In the mercantile 1980s when ‘public service’ were dirty words these relationships were reframed by asking the question:

Who is your customer?

Suddenly the public sector had customers.  And so did those people deep in the heart of corporates, like IT or HR or Facilities or Planning. If you didn’t deal with actual customers, you treated other departments as ‘internal customers’ and spread enterprise throughout the enterprise.

It worked. It shifted the nature of those relationships and changed how people thought about them.  But in the process, it made it easy for those internal departments to ignore the harsh reality of who actually pays everyone’s wages.  The baby went out with the bathwater. We were so busy thinking of light as a wave we forgot it also behaves like a particle.

So then Lean came along and said:

No, no.
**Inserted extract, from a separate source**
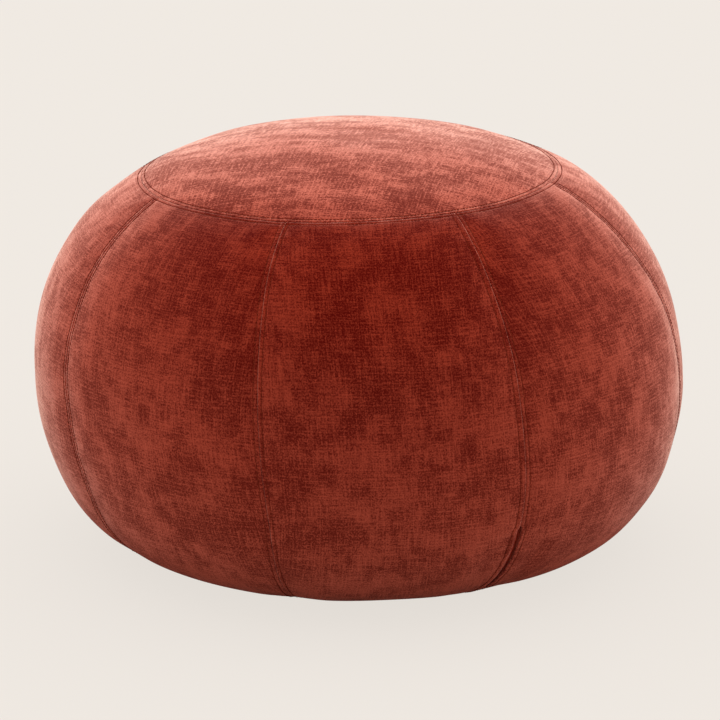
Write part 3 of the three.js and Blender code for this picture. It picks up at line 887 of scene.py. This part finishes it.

The customer is the punter who buys your product or service.  No matter how far back you are in the organisation, everything you do should add value to the external paying customer.

This draws everyone’s attention back to the original rather old-fashioned idea that the organisation exists for one purpose only: to sell things at a profit.


… both views have merit.  And both enable good behaviours as well as fostering bad ones.

The time when an organisation is deliberately changing its language is the time when both views are in the open and being discussed. Once the language settles, the nuances of both terms disappear. So I think there is merit in change for change’s sake, once in a while at least.

As I said, I surprised myself with that conclusion.

And because it’s Friday and this post is about manipulating corporate bullshit, here’s some fun with bullshit and jargon:

2 responses to “Change for change’s sake

  1. One of the interesting things about the last place I worked was the fact that every management grade person (which included professionals such as myself who did not necessarily manage people as such if they were performing in, say, an engineering role) was put through some training about how business worked. It was web-based and quite detailed. The idea was that every single manager in the business would be focussed NOT on internal customers, and NOT even on external customers, but on the shareholder. The “big picture”, for that company, was shareholder return on investment. This was particularly interesting to me because that company was the nearest I’ve ever come to an actual customer, given that its products sold in volume, every day, to the general public. (Most companies I’ve worked for sell obscure things to other companies.)
    The emphasis on shareholder return was all-pervading – the share price was posted on noticeboards daily.
    I don’t know whether they still have that focus, now that they’ve been taken over…

  2. How very interesting. And such a nice, family-owned, almost philanthropic reputation it had too.

    … family-owned…

    That might be it, mightn’t it? Always fascinating how different some companies are from their advertising.